The key to all of this no matter how you break apart the responsibility of layers is about the direction of dependencies.
It’s about coupling and managing it. The very inner core of your domain will have no dependencies. While the outer layer will depend on one or many of the inner layers. If you’re familiar with afferent and efferent coupling, the core has an efferent coupling of 0 and an afferent coupling of 1. As you go out the reverse starts to occur where the outermost layer has an efferent coupling of 1 or more and an afferent coupling of 0.
This post (and video) are not a criticism of the Clean Architecture Template. I have a love/hate relationship with templates because it’s really difficult to provide context for when something should or shouldn’t be used. The problem with templates and sample applications is they are simple. Most applications may start simple but often grow over time along with complexity. Because applications evolve and grow, what was being done in a template may no longer fit what you’re currently building.
I also don’t think that a template even fits as a starting point for a new application because unless you are sure it fits the context of what you’re going to build. Speaking directly about this template, if you’re creating a simple application, I don’t think it even makes sense to use this template. Here’s why…
The template is broken down into 4 projects to represent the various layers and enforcing the direction of dependencies. The 4 projects in the template are Domain, Application, Infrastructure, WebUI.
The domain project is the core of the application. It does not have any other project references. Inside of it as Entities which are ultimately used by Entity Framework. As mentioned, templates are simple. Because of this, this simple template is using a Todo list as an example. There’s zero logic related to a to-do list sample. This means that the domain entities are really just data buckets that are representing our data model. They have no behavior. I would suspect in a complex domain that you would likely Aggregate with Entities and actual domain logic. But because this template is simple, as expected, you wouldn’t be aware that’s where the actual domain logic would live. It’s not a place to store data models.
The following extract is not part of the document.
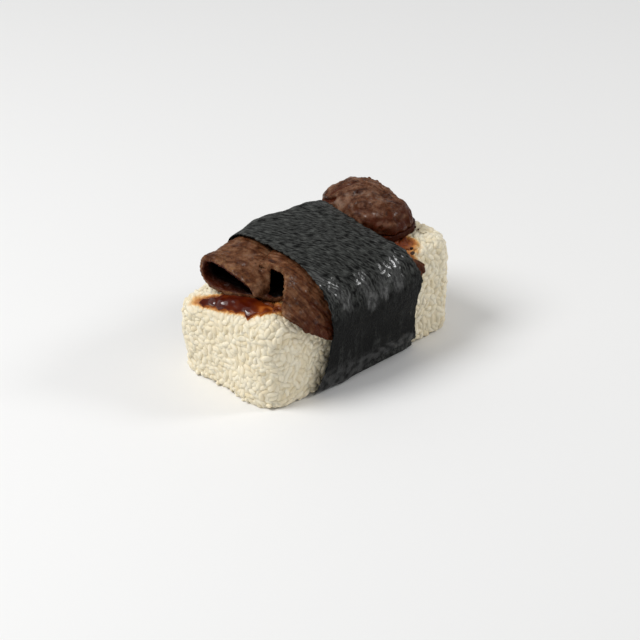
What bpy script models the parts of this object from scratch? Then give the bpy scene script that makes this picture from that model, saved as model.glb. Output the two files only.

The Application project references the domain Project. This project is using MediatR to define commands, queries, and their respective handlers. These handlers are what are using the Entities from the Domain Project. This project also defines interfaces (abstractions) that are used for things like Data Access inside the handlers. However, the implementation for the interfaces lives in the Infrastructure Project.
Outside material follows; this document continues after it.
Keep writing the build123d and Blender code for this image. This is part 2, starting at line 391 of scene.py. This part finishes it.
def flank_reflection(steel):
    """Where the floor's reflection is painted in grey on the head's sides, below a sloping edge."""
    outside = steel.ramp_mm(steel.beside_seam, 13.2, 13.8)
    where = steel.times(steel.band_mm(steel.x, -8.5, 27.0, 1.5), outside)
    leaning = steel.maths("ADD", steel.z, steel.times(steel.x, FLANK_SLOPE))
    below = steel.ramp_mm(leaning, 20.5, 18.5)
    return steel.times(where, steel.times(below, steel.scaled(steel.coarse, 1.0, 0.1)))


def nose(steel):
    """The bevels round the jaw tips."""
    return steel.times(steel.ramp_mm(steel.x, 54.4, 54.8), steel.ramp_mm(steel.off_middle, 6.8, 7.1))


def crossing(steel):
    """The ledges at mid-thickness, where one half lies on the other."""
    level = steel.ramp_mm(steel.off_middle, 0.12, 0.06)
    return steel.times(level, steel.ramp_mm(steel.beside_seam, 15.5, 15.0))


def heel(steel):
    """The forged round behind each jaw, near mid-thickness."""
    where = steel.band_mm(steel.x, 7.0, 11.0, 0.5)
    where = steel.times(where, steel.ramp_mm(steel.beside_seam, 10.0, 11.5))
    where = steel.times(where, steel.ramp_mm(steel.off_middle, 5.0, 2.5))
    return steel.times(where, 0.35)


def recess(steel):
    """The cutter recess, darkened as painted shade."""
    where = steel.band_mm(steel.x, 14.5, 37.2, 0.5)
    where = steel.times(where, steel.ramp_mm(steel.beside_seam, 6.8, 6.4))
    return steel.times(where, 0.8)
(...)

Here’s the IApplicationDbContext defined.
This project contains the implementation for the interfaces defined in the Application Project. This template it’s using Entity Framework for data access. There is an ApplicationDbContext that implements the IApplicationDbContext as well as extends the Entity Framework DbContext.
This means that your Application project code doesn’t use an Entity Framework DbContext directly, but uses the IApplicationDbContext.
However, if you look at the IApplicationDbContext snippet above, you will see that you have a leaky abstraction because we’re exposing the DbSet<T> from Entity Framework. This also means that the Application project also has a reference to Entity Framework. To me, this defeats the purpose of the separation of projects/layers.
The last outermost project is what is hosting ASP.NET Core. Mainly there are Controllers that use MediatR to convert an HTTP Request into a Command or Query and then are dispatched via MediatR in the Application Project. I do like this approach because it makes a clear distinction between a web request and an application request. Let ASP.NET Core handle web-specific concerns and our Application project won’t have any of those concerns.
However, I do not like the idea of having a Controller with many different actions. Controllers have very low cohesion. You will also notice if you use a command/query dispatcher like MediatR that you likely will have in most cases a 1 to 1 mapping between a Controller action and the actual Handler. In other words, you are only going to create the request object in a single controller action. Because of this, I’d much rather have the controller action live alongside the command and handler.
That last statement is what drives me to the use of vertical slices. The flow starts to seem natural of a web request being invoked by ASP.NET Core in a Controller Action, which is then creating an Application Request (Command or Query) and then dispatched to a Handler. Some slices will share Infrastructure, for example, a DbContext, and share the same domain model.
What this looks like is cutting out a vertical strip from all the layers. Taking all the concerns for each layer and organizing your code that way.
When moving to vertical slices, you begin to stop thinking about layers and abstractions. The reason being is that a narrow vertical slice doesn’t necessarily need an abstraction. If you want to use your Entity Framework DbContext instead of an interface (abstraction) you can do so that dependency is in a limited number of other slices. If you want to change the implementation to something other than Entity Framework, for example, move to Dapper, you can re-write the data access in the limited number of places as required. You don’t have to swap out the entire layer, you swap out the features/slices you want.
Abstractions become less of a concern and you can start leveraging concrete implementations. It’s worth noting that anytime you create your own abstraction you’re likely going to lose functionality.
I don’t have any issues with clean architecture. It’s about coupling and managing it. However, you can also manage coupling by creating specific vertical slices of functionality. Each vertical slice defining its own dependencies (coupling).